The former fire chief of Atlanta who has argued over the last few years that he was fired for his Christian faith and beliefs got some good news yesterday.
On Monday the city of Atlanta agreed to pay Kelvin Cochran $1.2 million in the wake of a federal district court ruling in December 2017 that found some of the city's policies that led to his termination are unconstitutional.
"To actually lose my childhood dream come true – [my] profession, where all of my expectations have been greatly exceeded – over my faith, the very faith that caused me to get my job, ultimately has cost me my job," Cochran says.
Cochran argues he was fired for his Christian faith and beliefs. The case began in 2014 after Cochran self-published a men's devotional book he had written on his personal time. While the book does mention biblical sexual morality, attorney Kevin Theriot of Alliance Defending Freedom points out it was only a brief mention in the 162-page book.

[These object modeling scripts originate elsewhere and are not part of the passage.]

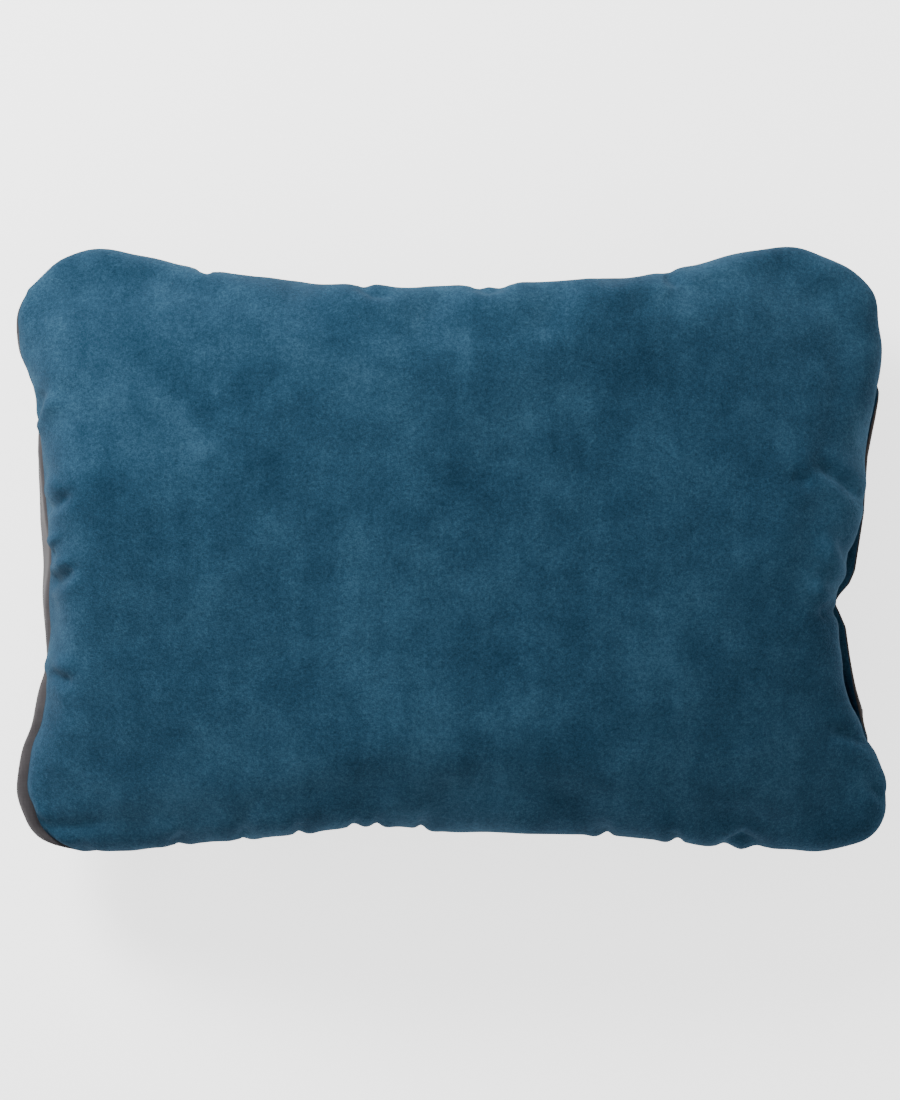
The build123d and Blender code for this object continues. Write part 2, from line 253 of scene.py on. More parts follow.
def shape_edge(shape, panel):
    """Rounds the wrapping panel over the edge, and tucks the seam in behind it."""
    angle = (np.degrees(np.arctan2(shape[:, 1], shape[:, 0])) % 360) * 2
    edge = np.interp(angle, np.arange(HALF_DEGREES), outline_radius(), period=HALF_DEGREES)
    radius = np.hypot(shape[:, 0], shape[:, 1])
    depth = np.clip(edge - radius, 0, EDGE_DEPTH)
    share = depth / EDGE_DEPTH
    lead = wrap(shape[:, 0], shape[:, 1])
    inset = np.where(lead < 0, FRONT_TUCK * -lead, BACK_TUCK * lead)
    leading = np.where(panel > 0, lead < 0, lead > 0) & (panel != 0)
    bulge = np.where(
        share < TURN,
        inset * (1 - np.minimum(share / TURN, 1)) ** 2,
        EDGE_DEPTH * np.maximum((share - TURN) / (1 - TURN), 0) ** 1.5,
    )
    straight = inset + (EDGE_DEPTH - inset) * share
    amount = np.abs(lead)
    new_depth = np.where(leading, bulge * amount + depth * (1 - amount), straight)
    new_depth = np.where(edge - radius < EDGE_DEPTH, new_depth, edge - radius)
    scale = (edge - new_depth) / np.maximum(radius, 1e-6)
    shape[:, 0] *= scale
    shape[:, 1] *= scale
    drop = np.where(lead < 0, -FRONT_DROP * -lead, BACK_RISE * lead)
    shape[:, 2] += drop * (1 - share) ** 2
    shape[:, 2] -= np.where(panel == 0, SEAM_VALLEY * np.maximum(lead, 0), 0)


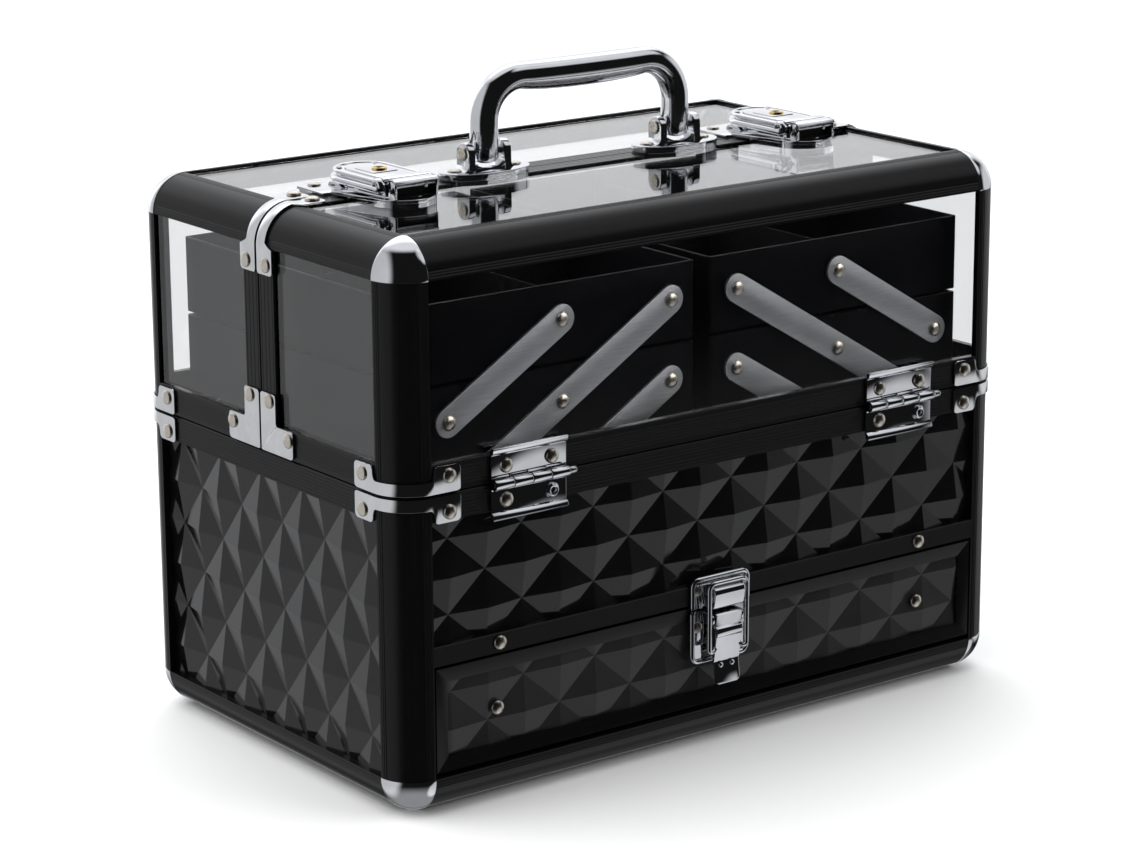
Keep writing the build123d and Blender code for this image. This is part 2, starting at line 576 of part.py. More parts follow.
def stud(x, z, sy, foot, head_at):
    """A pivot stud: a shank from its wall, with a flat head past the arm."""
    low, high = sorted((foot, head_at))
    shank = rod_y(x, span(sy, low, high), z, STUD_R)
    away = 1 if head_at > foot else -1
    head = rod_y(x, span(sy, head_at, head_at + away * STUD_HEAD_T), z, STUD_HEAD_R)
    return shank + head


def make_tray(name, sx, level):
    """An open tray with a long divider and a cross divider, and its pivot studs."""
    low = PIVOT_Z[level] - PIVOT_ABOVE_TRAY
    high = low + TRAY_H
    xs = span(sx, *TRAY_X)
    tub = block(xs, (-TRAY_HALF_D, TRAY_HALF_D), (low, high))
    tub -= block((xs[0] + TRAY_WALL, xs[1] - TRAY_WALL),
                 (-TRAY_HALF_D + TRAY_WALL, TRAY_HALF_D - TRAY_WALL), (low + TRAY_WALL, high + 1))
    middle = sum(xs) / 2
    half = TRAY_WALL / 2
    divider_top = high - 4.0
    tub += block((middle - half, middle + half), (-TRAY_HALF_D + 0.5, TRAY_HALF_D - 0.5),
                 (low + 0.5, divider_top))
    tub += block((xs[0] + 0.5, xs[1] - 0.5), (-half, half), (low + 0.5, divider_top))
    node(name, tub)
    clear = TRAY_HALF_D + 2 * ARM_GAP + ARM_T
    for i in ((0, 1, 2) if level == 1 else (1, 2)):
        for sy in (-1, 1):
            node(name, stud(sx * PIVOT_X[i], PIVOT_Z[level], sy, TRAY_HALF_D, clear))


def make_trays():
    for sx, side in ((-1, "left"), (1, "right")):
        make_tray(side + "_lower_tray", sx, 1)
        make_tray(side + "_upper_tray", sx, 2)
        for sy in (-1, 1):
            node(side + "_long_arms", arm(sx, sy, ((0, 0), (1, 1), (2, 2))))
            node(side + "_lower_arms", arm(sx, sy, ((1, 0), (2, 1))))
            node(side + "_upper_arms", arm(sx, sy, ((0, 1), (1, 2))))
            wall = HY - BASE_RAIL_T
            for i in (0, 1):
                node("base_pivot_studs", stud(sx * PIVOT_X[i], PIVOT_Z[0], sy, wall, TRAY_HALF_D))


make_base()
make_lid("front_lid", -1)
make_lid("back_lid", 1)
for latch_sign, latch_side in ((-1, "left"), (1, "right")):
    make_top_latch(latch_sign, latch_side)
make_handle()
make_drawer()
make_trays()

os.makedirs("parts", exist_ok=True)
for part_name, solids in nodes.items():
    pieces = [s for shape in solids for s in shape.solids()]
    export_step(Compound(children=pieces), f"parts/{part_name}.step")
print(len(nodes), "nodes")
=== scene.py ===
from math import copysign, cos, pi, radians, sin

import bmesh
import bpy
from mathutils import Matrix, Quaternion, Vector

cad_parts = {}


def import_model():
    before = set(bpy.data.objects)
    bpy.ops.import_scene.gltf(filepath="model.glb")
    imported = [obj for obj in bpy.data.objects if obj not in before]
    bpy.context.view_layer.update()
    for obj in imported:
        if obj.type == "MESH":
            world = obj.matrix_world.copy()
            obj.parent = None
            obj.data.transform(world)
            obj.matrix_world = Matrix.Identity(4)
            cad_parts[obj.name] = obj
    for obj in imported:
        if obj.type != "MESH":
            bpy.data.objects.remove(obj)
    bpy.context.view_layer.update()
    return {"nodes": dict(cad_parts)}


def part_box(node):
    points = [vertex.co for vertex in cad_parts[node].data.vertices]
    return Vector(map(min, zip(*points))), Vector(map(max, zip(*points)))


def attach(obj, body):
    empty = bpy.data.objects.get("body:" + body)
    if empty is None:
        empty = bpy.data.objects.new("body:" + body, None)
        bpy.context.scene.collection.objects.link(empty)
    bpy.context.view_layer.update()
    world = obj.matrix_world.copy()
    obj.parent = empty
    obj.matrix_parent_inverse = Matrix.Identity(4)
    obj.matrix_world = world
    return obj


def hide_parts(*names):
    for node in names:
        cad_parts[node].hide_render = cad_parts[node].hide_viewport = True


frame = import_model()
cad = frame["nodes"]
MM = 0.001

# ---- sizes read from the CAD frame, in mm


def mm_box(name):
    low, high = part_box(name)
    return low / MM, high / MM


frame_low, frame_high = mm_box("base_frame")
HX, HY = frame_high.x, frame_high.y
BASE_TOP = frame_high.z
lid_low, lid_high = mm_box("front_lid_frame")
CASE_H = lid_high.z
LID_LOW = lid_low.z
SEAM_Z = (BASE_TOP + LID_LOW) / 2
EDGE_R = 17.0
BEND = EDGE_R * pi / 2  # the way round the edge, from one face to the next
CX, CY = HX - EDGE_R, HY - EDGE_R
TOP_C = CASE_H - EDGE_R
FRAME_IN = 0.3               # the rails lie this far inside the corner caps' surface

# ---- materials

NOISE_SPAN = (0.3, 0.7)      # the part of the noise over which a value changes


def new_material(name):
    material = bpy.data.materials.new(name)
    material.use_nodes = True
    tree = material.node_tree
    return material, tree, tree.nodes["Principled BSDF"]


def new_node(tree, kind, **inputs):
    """A shader node with some of its inputs set; an input's name has _ for a space."""
    node = tree.nodes.new("ShaderNode" + kind)
    for name, value in inputs.items():
        node.inputs[name.replace("_", " ")].default_value = value
    return node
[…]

"Government officials can't force employees to get permission before engaging in free speech," says the attorney. "As the court found, the city can't leave such decisions to the whims of government officials."
The court determined last year that Atlanta's rules restricting non-work speech for Christian men that Cochran wrote were too broad and allowed city officials to unconstitutionally discriminate against views with which they disagree.
"All Americans are guaranteed the freedom of actually believing and thinking in such a way that does not cost them the consequences that I've experienced in this termination," adds Cochran.